§ DATA SECTION:
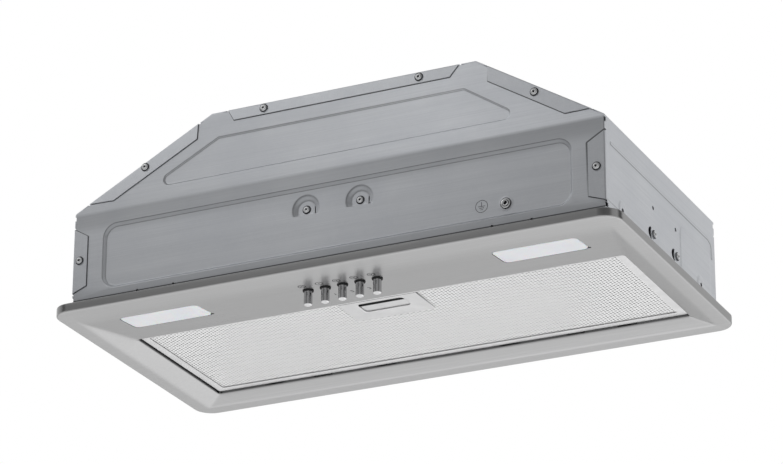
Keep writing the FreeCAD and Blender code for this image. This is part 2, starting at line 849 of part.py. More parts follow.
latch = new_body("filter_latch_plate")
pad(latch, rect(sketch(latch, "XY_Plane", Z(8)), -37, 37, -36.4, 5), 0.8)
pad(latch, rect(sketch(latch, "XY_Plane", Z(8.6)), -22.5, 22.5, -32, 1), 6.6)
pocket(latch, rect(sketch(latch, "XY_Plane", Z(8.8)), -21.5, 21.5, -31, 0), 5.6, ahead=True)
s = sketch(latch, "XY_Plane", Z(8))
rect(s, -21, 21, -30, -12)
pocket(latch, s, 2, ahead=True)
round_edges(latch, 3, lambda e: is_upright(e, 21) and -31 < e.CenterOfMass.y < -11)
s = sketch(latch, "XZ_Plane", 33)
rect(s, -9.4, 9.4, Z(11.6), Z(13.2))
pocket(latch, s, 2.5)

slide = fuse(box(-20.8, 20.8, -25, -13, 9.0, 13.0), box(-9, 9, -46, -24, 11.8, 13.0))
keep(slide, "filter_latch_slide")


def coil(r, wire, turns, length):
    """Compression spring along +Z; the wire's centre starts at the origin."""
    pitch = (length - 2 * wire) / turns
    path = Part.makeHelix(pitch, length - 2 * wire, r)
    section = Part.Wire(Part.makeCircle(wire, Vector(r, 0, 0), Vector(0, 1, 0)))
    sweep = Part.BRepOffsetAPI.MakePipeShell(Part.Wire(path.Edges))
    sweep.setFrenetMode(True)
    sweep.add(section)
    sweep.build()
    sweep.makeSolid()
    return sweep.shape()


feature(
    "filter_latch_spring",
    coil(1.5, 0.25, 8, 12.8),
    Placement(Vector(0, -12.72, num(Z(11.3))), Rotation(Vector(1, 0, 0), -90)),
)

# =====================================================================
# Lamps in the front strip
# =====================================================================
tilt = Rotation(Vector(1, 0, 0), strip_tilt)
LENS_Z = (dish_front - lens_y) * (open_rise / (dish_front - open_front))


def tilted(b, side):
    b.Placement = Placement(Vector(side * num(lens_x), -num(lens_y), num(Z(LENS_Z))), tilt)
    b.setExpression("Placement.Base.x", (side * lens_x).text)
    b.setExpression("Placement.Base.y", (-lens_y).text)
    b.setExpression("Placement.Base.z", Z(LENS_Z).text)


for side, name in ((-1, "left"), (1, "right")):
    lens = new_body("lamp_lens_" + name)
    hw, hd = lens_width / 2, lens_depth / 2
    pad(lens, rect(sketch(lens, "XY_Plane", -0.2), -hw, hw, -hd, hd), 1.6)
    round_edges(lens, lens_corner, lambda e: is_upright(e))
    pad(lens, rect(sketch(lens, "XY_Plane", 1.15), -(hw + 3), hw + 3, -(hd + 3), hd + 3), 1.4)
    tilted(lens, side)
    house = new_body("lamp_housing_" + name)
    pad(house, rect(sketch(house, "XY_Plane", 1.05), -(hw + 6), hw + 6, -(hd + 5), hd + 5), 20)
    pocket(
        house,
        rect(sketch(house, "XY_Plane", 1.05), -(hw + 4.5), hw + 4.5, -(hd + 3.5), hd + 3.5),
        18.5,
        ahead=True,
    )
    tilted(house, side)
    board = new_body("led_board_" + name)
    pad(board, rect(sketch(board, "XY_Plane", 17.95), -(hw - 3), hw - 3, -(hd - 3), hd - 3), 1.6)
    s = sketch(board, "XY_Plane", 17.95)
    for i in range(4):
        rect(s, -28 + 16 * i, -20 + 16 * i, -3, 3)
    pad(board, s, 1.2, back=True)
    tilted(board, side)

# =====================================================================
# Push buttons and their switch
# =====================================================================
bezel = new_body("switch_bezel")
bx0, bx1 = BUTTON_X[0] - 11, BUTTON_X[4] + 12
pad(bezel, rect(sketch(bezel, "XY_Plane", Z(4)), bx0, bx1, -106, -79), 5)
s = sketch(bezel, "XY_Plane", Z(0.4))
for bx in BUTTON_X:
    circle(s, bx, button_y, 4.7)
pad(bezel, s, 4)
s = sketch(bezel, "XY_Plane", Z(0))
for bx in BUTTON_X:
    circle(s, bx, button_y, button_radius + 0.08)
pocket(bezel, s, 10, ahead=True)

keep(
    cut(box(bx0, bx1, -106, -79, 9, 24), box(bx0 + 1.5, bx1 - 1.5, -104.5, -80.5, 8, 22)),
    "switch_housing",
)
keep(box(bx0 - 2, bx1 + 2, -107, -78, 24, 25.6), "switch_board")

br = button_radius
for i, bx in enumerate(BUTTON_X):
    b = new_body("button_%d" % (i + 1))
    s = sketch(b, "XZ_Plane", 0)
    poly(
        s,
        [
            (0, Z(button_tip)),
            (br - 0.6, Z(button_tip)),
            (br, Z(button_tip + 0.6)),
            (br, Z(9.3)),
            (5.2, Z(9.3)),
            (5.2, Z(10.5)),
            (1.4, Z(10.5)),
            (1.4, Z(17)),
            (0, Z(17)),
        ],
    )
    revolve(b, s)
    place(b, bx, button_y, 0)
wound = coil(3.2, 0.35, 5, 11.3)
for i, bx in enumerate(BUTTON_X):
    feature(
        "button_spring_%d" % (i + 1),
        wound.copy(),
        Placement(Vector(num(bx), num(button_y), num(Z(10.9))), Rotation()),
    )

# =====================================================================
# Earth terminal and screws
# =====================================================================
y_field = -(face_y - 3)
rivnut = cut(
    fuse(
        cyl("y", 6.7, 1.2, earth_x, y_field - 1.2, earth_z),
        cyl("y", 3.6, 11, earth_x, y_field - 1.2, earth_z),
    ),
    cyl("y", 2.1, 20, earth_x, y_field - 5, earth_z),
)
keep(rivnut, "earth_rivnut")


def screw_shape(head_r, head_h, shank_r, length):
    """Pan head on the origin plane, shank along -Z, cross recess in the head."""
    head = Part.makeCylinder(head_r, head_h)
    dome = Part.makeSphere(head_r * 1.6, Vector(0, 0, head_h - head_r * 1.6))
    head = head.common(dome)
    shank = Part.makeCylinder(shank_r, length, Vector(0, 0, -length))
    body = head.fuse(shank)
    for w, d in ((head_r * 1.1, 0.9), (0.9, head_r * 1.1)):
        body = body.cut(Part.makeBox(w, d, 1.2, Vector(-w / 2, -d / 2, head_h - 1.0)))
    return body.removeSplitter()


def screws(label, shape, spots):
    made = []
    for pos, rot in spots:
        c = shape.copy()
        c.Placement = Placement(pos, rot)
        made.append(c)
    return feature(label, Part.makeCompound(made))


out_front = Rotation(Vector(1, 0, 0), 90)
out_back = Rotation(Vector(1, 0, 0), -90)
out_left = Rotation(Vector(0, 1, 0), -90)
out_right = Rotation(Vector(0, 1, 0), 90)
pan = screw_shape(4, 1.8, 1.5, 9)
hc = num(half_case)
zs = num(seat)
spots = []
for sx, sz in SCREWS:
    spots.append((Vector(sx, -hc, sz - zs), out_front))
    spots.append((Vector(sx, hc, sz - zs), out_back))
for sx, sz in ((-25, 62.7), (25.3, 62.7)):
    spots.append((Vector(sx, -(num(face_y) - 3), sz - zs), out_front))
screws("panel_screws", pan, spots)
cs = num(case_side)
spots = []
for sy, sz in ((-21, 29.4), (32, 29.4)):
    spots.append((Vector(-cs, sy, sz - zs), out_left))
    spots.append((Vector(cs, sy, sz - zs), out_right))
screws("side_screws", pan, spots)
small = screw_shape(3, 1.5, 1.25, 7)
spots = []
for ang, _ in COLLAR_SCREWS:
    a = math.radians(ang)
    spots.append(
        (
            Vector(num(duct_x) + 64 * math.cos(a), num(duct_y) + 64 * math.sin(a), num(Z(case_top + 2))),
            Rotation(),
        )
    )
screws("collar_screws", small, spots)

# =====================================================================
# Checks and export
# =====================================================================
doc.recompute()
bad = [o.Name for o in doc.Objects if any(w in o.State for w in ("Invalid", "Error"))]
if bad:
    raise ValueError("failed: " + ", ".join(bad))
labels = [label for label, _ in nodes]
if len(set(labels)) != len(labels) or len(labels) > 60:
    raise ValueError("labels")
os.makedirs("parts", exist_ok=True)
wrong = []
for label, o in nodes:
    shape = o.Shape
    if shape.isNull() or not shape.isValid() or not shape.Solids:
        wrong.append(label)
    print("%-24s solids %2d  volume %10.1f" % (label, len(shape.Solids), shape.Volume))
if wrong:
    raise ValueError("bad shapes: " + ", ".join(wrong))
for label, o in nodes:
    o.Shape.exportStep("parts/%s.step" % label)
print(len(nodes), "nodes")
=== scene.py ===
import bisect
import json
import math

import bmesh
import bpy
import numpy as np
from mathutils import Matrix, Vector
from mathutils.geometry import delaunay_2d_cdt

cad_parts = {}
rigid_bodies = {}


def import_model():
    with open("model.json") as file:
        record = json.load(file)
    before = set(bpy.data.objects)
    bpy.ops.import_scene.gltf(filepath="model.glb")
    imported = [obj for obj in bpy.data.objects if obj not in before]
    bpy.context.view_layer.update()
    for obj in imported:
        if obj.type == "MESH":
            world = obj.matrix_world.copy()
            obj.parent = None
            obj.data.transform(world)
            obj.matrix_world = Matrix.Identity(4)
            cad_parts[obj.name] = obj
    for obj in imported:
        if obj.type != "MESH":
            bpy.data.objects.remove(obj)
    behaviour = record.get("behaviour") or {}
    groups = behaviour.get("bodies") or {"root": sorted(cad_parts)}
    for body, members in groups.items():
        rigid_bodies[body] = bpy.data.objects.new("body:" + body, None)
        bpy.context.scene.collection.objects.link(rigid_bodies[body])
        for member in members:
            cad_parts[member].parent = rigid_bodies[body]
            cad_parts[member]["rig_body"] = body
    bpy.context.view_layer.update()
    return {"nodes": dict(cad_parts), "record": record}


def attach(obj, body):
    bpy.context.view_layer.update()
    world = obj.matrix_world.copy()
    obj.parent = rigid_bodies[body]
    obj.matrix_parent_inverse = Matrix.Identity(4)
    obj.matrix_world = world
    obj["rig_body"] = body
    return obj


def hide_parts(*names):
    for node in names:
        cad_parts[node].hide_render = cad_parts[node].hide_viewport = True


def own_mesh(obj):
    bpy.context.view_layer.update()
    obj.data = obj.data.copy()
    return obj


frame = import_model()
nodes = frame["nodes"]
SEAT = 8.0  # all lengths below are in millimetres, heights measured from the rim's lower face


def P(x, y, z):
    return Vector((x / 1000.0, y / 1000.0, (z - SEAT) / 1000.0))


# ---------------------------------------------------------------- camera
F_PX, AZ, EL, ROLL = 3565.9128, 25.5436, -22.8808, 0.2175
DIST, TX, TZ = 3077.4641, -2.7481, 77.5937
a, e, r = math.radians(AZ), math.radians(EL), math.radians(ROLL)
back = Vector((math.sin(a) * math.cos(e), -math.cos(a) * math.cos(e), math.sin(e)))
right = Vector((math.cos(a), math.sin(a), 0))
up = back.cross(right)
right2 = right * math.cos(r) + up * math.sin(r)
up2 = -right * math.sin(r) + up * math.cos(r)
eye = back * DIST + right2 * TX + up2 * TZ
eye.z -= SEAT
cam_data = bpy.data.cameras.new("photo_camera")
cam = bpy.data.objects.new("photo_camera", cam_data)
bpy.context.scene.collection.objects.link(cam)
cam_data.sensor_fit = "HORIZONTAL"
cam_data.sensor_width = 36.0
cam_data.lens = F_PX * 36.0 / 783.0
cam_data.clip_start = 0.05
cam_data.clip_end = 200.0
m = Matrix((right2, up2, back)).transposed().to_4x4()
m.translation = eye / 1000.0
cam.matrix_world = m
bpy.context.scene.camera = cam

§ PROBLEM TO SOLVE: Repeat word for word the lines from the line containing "obj.parent = rigid_bodies[body]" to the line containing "for node in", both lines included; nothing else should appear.

§ SOLUTION:
    obj.parent = rigid_bodies[body]
    obj.matrix_parent_inverse = Matrix.Identity(4)
    obj.matrix_world = world
    obj["rig_body"] = body
    return obj


def hide_parts(*names):
    for node in names:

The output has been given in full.